%%

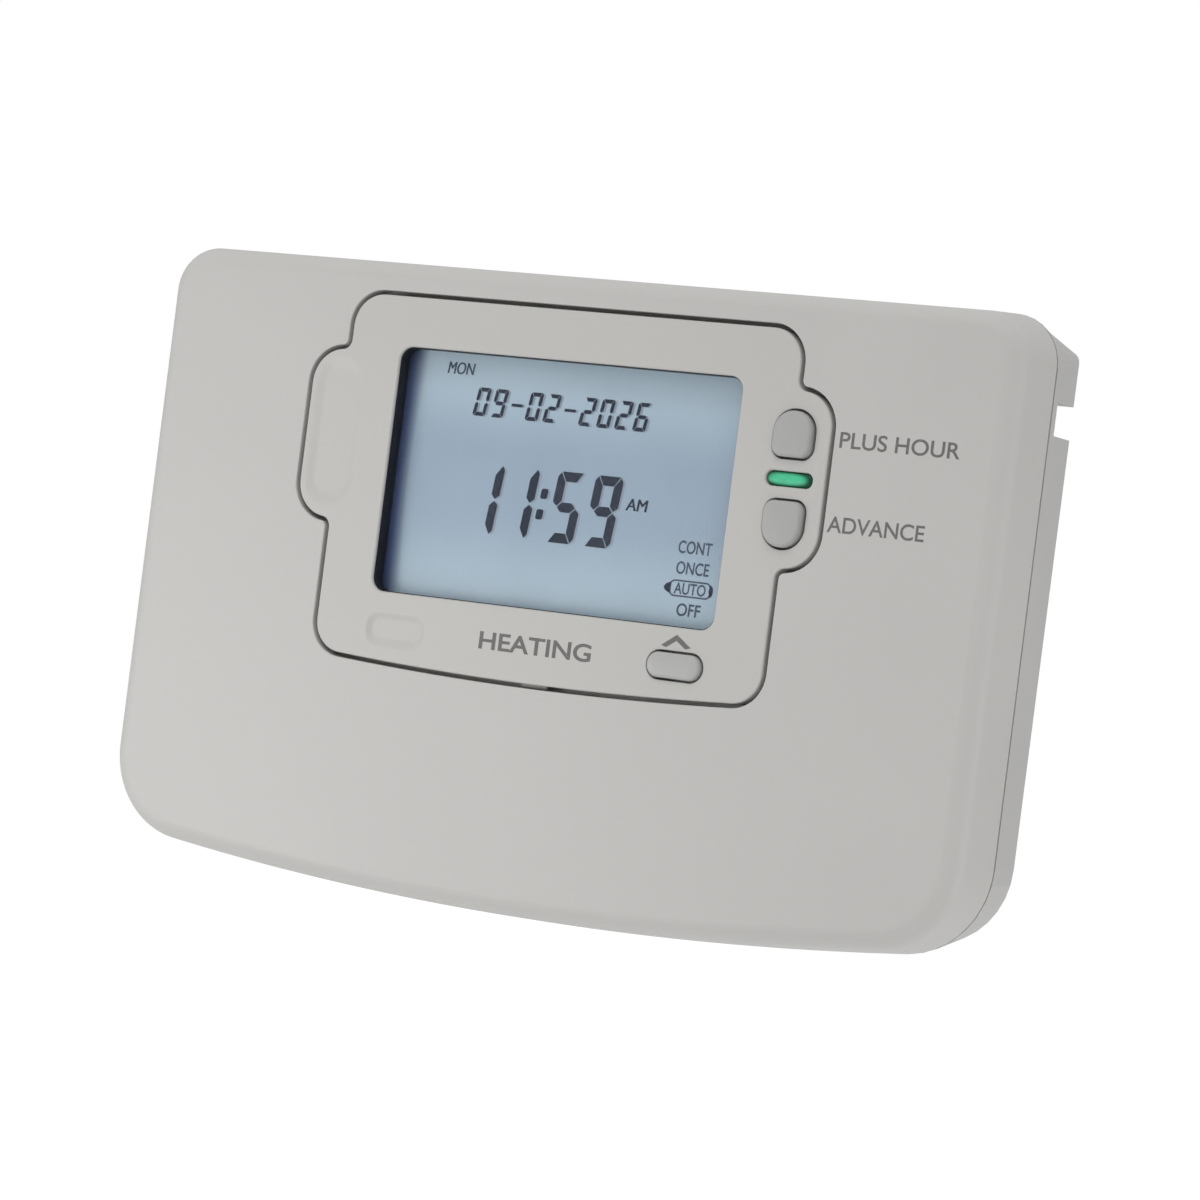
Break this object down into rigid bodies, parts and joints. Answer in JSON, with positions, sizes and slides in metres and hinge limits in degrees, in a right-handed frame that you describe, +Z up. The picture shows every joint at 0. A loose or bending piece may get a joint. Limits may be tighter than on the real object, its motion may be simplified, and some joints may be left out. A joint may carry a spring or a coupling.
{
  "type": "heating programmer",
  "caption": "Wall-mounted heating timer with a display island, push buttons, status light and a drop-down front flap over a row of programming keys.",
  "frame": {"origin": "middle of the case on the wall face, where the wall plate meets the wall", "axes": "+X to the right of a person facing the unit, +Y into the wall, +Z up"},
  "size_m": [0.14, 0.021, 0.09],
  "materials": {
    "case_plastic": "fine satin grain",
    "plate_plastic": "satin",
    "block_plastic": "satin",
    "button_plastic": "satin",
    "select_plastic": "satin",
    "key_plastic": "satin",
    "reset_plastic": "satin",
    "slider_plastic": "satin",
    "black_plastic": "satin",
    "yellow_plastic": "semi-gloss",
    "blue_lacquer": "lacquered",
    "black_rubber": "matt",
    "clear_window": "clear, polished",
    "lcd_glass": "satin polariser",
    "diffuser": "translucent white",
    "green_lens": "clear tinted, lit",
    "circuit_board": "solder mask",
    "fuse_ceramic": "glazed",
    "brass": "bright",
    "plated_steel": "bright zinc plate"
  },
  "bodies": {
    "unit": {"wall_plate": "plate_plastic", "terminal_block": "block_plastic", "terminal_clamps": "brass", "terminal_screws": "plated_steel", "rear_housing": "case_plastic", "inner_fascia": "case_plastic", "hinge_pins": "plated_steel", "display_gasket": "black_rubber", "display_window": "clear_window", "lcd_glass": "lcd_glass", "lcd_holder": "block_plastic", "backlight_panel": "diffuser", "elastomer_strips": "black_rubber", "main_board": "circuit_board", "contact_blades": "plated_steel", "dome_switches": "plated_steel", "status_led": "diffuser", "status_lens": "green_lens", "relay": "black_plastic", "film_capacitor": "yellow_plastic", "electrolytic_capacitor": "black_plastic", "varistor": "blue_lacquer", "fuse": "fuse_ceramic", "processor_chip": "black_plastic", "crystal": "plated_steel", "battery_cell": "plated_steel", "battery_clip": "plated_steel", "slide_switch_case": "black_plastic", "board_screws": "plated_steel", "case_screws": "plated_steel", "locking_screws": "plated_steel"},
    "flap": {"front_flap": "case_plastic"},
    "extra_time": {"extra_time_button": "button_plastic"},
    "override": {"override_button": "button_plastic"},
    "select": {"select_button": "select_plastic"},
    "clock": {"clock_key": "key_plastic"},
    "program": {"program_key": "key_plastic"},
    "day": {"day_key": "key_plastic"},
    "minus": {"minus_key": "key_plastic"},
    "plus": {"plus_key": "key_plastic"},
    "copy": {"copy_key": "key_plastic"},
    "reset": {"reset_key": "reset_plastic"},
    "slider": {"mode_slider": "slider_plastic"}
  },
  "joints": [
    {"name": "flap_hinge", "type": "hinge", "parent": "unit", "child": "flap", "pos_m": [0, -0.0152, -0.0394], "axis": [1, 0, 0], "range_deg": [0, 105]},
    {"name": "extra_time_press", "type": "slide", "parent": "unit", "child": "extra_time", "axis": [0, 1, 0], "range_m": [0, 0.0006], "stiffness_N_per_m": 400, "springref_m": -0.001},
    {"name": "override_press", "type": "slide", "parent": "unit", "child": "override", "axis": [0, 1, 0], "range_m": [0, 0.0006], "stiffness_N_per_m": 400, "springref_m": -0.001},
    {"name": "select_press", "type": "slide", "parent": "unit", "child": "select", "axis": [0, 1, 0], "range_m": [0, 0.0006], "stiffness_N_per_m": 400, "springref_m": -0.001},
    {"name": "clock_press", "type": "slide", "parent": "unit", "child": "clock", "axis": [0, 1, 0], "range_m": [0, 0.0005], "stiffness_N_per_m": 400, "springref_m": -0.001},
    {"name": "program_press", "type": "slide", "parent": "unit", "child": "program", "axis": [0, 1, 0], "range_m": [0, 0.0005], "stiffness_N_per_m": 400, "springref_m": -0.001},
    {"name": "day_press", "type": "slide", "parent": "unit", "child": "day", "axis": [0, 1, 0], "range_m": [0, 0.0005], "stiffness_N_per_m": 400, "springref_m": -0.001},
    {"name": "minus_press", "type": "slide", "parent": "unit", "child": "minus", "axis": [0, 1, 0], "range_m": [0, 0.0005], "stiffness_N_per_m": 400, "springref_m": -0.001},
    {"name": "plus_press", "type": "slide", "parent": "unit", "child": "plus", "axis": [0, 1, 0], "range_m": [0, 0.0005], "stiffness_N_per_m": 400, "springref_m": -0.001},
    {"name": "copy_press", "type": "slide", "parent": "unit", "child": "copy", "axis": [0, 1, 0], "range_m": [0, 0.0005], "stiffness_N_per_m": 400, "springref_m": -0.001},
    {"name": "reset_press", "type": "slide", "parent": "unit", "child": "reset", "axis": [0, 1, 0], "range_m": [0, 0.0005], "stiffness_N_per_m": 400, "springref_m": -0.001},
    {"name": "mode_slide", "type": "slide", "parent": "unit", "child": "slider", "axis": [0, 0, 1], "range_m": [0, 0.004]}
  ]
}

%%

Copy out every line of the data above, exactly as given.

Solution:
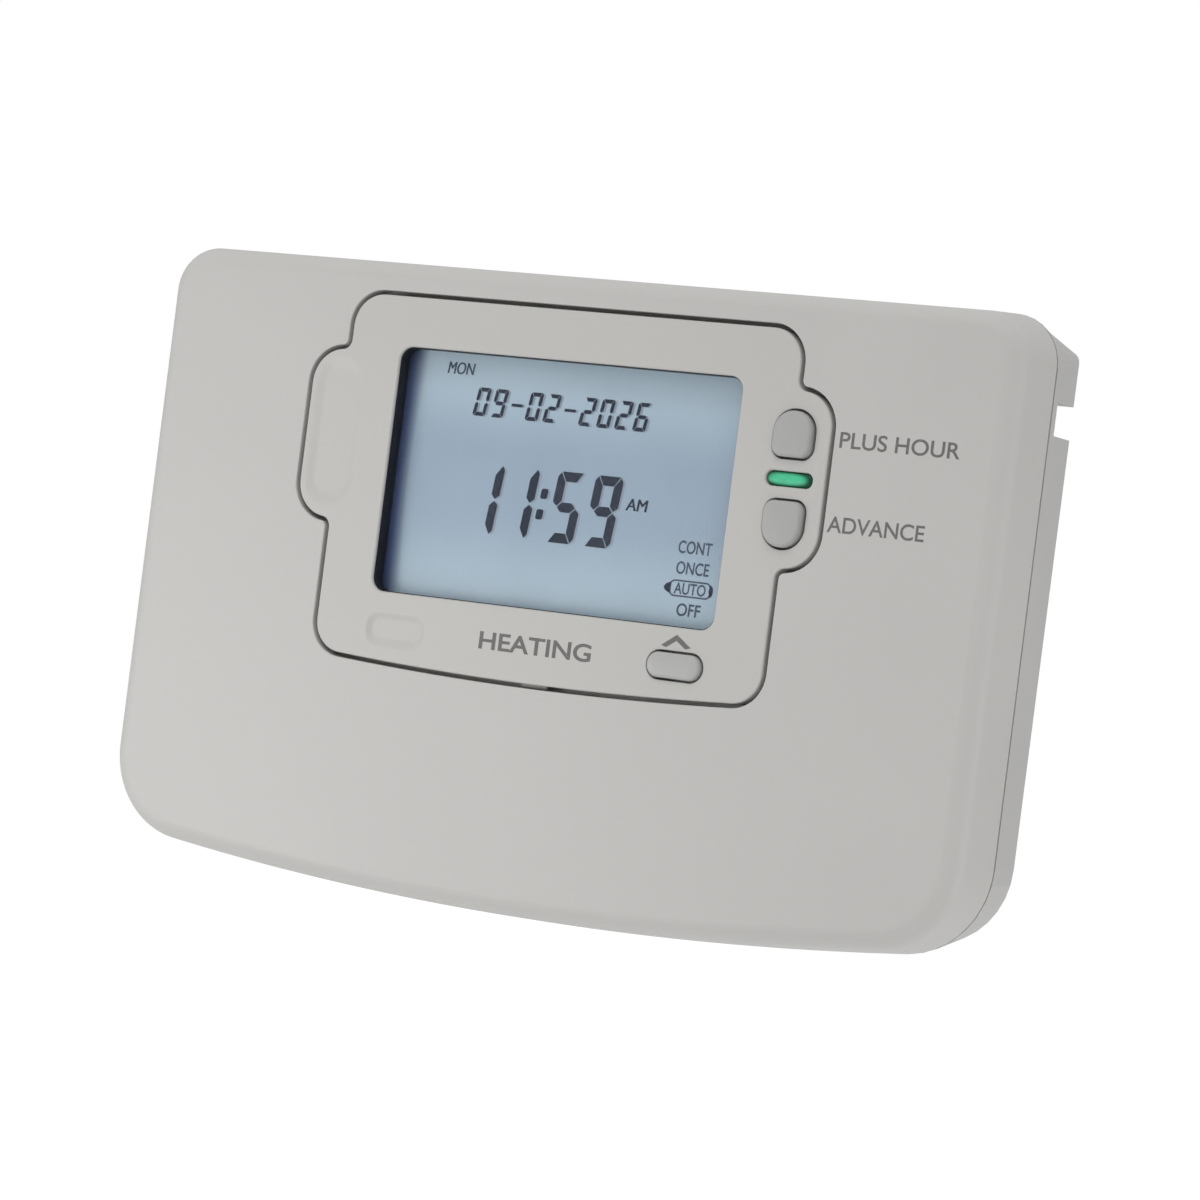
Break this object down into rigid bodies, parts and joints. Answer in JSON, with positions, sizes and slides in metres and hinge limits in degrees, in a right-handed frame that you describe, +Z up. The picture shows every joint at 0. A loose or bending piece may get a joint. Limits may be tighter than on the real object, its motion may be simplified, and some joints may be left out. A joint may carry a spring or a coupling.
{
  "type": "heating programmer",
  "caption": "Wall-mounted heating timer with a display island, push buttons, status light and a drop-down front flap over a row of programming keys.",
  "frame": {"origin": "middle of the case on the wall face, where the wall plate meets the wall", "axes": "+X to the right of a person facing the unit, +Y into the wall, +Z up"},
  "size_m": [0.14, 0.021, 0.09],
  "materials": {
    "case_plastic": "fine satin grain",
    "plate_plastic": "satin",
    "block_plastic": "satin",
    "button_plastic": "satin",
    "select_plastic": "satin",
    "key_plastic": "satin",
    "reset_plastic": "satin",
    "slider_plastic": "satin",
    "black_plastic": "satin",
    "yellow_plastic": "semi-gloss",
    "blue_lacquer": "lacquered",
    "black_rubber": "matt",
    "clear_window": "clear, polished",
    "lcd_glass": "satin polariser",
    "diffuser": "translucent white",
    "green_lens": "clear tinted, lit",
    "circuit_board": "solder mask",
    "fuse_ceramic": "glazed",
    "brass": "bright",
    "plated_steel": "bright zinc plate"
  },
  "bodies": {
    "unit": {"wall_plate": "plate_plastic", "terminal_block": "block_plastic", "terminal_clamps": "brass", "terminal_screws": "plated_steel", "rear_housing": "case_plastic", "inner_fascia": "case_plastic", "hinge_pins": "plated_steel", "display_gasket": "black_rubber", "display_window": "clear_window", "lcd_glass": "lcd_glass", "lcd_holder": "block_plastic", "backlight_panel": "diffuser", "elastomer_strips": "black_rubber", "main_board": "circuit_board", "contact_blades": "plated_steel", "dome_switches": "plated_steel", "status_led": "diffuser", "status_lens": "green_lens", "relay": "black_plastic", "film_capacitor": "yellow_plastic", "electrolytic_capacitor": "black_plastic", "varistor": "blue_lacquer", "fuse": "fuse_ceramic", "processor_chip": "black_plastic", "crystal": "plated_steel", "battery_cell": "plated_steel", "battery_clip": "plated_steel", "slide_switch_case": "black_plastic", "board_screws": "plated_steel", "case_screws": "plated_steel", "locking_screws": "plated_steel"},
    "flap": {"front_flap": "case_plastic"},
    "extra_time": {"extra_time_button": "button_plastic"},
    "override": {"override_button": "button_plastic"},
    "select": {"select_button": "select_plastic"},
    "clock": {"clock_key": "key_plastic"},
    "program": {"program_key": "key_plastic"},
    "day": {"day_key": "key_plastic"},
    "minus": {"minus_key": "key_plastic"},
    "plus": {"plus_key": "key_plastic"},
    "copy": {"copy_key": "key_plastic"},
    "reset": {"reset_key": "reset_plastic"},
    "slider": {"mode_slider": "slider_plastic"}
  },
  "joints": [
    {"name": "flap_hinge", "type": "hinge", "parent": "unit", "child": "flap", "pos_m": [0, -0.0152, -0.0394], "axis": [1, 0, 0], "range_deg": [0, 105]},
    {"name": "extra_time_press", "type": "slide", "parent": "unit", "child": "extra_time", "axis": [0, 1, 0], "range_m": [0, 0.0006], "stiffness_N_per_m": 400, "springref_m": -0.001},
    {"name": "override_press", "type": "slide", "parent": "unit", "child": "override", "axis": [0, 1, 0], "range_m": [0, 0.0006], "stiffness_N_per_m": 400, "springref_m": -0.001},
    {"name": "select_press", "type": "slide", "parent": "unit", "child": "select", "axis": [0, 1, 0], "range_m": [0, 0.0006], "stiffness_N_per_m": 400, "springref_m": -0.001},
    {"name": "clock_press", "type": "slide", "parent": "unit", "child": "clock", "axis": [0, 1, 0], "range_m": [0, 0.0005], "stiffness_N_per_m": 400, "springref_m": -0.001},
    {"name": "program_press", "type": "slide", "parent": "unit", "child": "program", "axis": [0, 1, 0], "range_m": [0, 0.0005], "stiffness_N_per_m": 400, "springref_m": -0.001},
    {"name": "day_press", "type": "slide", "parent": "unit", "child": "day", "axis": [0, 1, 0], "range_m": [0, 0.0005], "stiffness_N_per_m": 400, "springref_m": -0.001},
    {"name": "minus_press", "type": "slide", "parent": "unit", "child": "minus", "axis": [0, 1, 0], "range_m": [0, 0.0005], "stiffness_N_per_m": 400, "springref_m": -0.001},
    {"name": "plus_press", "type": "slide", "parent": "unit", "child": "plus", "axis": [0, 1, 0], "range_m": [0, 0.0005], "stiffness_N_per_m": 400, "springref_m": -0.001},
    {"name": "copy_press", "type": "slide", "parent": "unit", "child": "copy", "axis": [0, 1, 0], "range_m": [0, 0.0005], "stiffness_N_per_m": 400, "springref_m": -0.001},
    {"name": "reset_press", "type": "slide", "parent": "unit", "child": "reset", "axis": [0, 1, 0], "range_m": [0, 0.0005], "stiffness_N_per_m": 400, "springref_m": -0.001},
    {"name": "mode_slide", "type": "slide", "parent": "unit", "child": "slider", "axis": [0, 0, 1], "range_m": [0, 0.004]}
  ]
}